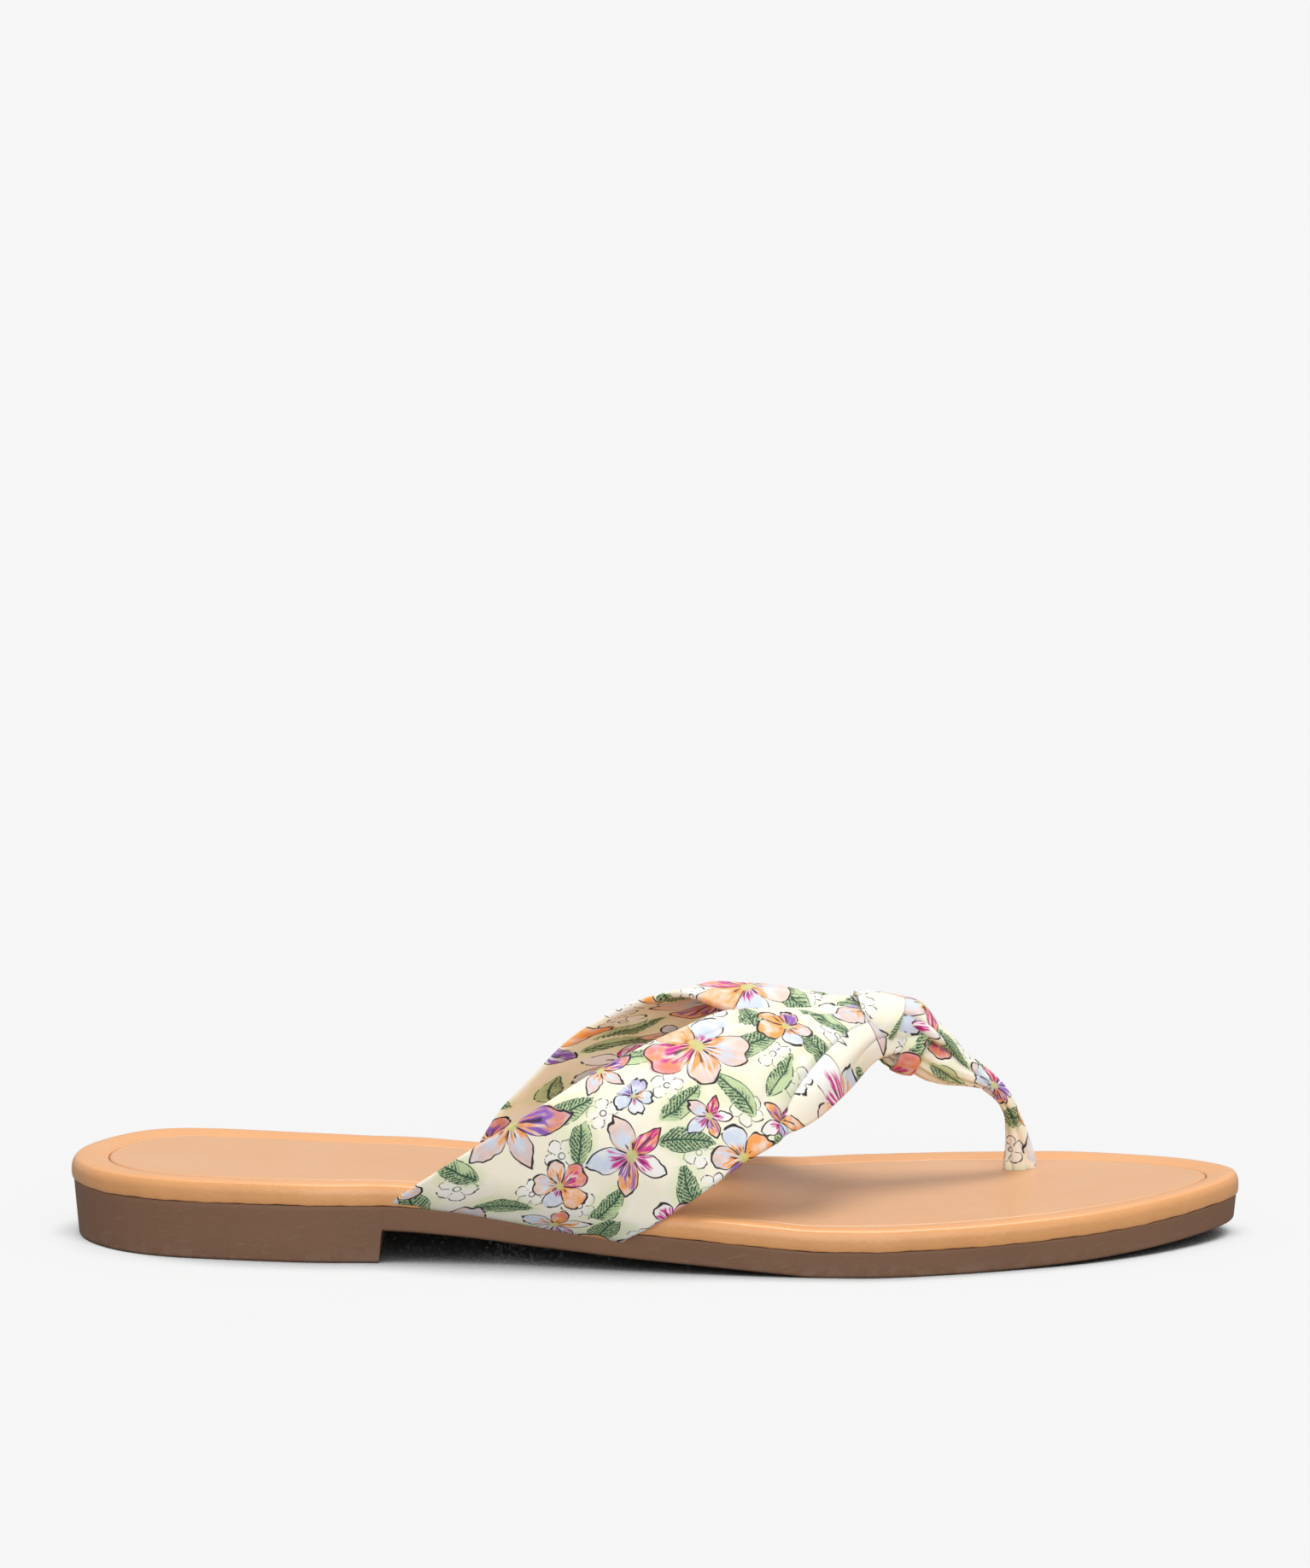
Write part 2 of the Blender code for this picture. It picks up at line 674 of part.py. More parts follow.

::::

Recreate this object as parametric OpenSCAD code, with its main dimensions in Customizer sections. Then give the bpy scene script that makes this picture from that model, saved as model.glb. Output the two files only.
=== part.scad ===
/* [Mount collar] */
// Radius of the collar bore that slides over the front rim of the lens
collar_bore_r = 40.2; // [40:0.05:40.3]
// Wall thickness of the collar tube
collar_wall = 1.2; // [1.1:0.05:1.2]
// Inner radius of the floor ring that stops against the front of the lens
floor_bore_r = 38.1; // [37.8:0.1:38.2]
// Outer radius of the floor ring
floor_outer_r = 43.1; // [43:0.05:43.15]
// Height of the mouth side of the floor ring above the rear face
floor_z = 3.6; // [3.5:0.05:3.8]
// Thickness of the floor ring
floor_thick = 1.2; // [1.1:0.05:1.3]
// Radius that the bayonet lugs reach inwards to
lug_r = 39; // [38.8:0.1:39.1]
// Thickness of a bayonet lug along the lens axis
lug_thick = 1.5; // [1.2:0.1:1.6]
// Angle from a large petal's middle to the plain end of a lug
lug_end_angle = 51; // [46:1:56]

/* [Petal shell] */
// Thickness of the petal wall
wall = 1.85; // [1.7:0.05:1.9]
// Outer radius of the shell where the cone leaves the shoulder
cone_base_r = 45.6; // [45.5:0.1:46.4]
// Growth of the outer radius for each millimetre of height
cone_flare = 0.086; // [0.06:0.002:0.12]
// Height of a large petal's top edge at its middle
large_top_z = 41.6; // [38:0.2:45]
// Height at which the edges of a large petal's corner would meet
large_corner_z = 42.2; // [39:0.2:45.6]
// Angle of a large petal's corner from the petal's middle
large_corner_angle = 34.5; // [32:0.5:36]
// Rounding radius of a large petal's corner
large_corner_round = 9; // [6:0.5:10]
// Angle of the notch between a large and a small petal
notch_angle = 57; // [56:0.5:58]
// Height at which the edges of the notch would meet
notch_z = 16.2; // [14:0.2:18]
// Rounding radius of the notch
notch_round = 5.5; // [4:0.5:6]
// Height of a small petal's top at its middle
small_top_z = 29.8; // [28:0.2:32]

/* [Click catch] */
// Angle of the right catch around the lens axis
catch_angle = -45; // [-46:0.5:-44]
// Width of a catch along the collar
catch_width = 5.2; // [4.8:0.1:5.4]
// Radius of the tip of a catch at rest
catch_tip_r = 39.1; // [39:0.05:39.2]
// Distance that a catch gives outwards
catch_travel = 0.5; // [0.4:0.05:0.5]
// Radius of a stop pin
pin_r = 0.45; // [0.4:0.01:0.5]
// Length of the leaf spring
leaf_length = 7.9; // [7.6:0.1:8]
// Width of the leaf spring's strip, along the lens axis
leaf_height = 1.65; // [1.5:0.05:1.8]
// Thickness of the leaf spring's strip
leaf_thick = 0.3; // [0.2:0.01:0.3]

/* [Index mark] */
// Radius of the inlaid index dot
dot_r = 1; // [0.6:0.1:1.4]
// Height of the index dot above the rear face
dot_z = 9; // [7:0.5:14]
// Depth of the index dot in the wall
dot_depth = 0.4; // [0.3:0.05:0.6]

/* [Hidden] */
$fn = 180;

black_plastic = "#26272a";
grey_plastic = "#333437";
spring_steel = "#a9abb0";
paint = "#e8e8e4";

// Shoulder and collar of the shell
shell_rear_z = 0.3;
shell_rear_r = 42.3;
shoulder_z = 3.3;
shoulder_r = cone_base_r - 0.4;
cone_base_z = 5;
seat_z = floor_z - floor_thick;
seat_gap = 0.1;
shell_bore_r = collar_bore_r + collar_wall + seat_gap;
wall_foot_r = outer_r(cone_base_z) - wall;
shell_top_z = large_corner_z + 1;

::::

Written problem
Which lines hold the word "that"? Show each one.

Result
Recreate this object as parametric OpenSCAD code, with its main dimensions in Customizer sections. Then give the bpy scene script that makes this picture from that model, saved as model.glb. Output the two files only.
// Radius of the collar bore that slides over the front rim of the lens
// Inner radius of the floor ring that stops against the front of the lens
// Radius that the bayonet lugs reach inwards to
// Distance that a catch gives outwards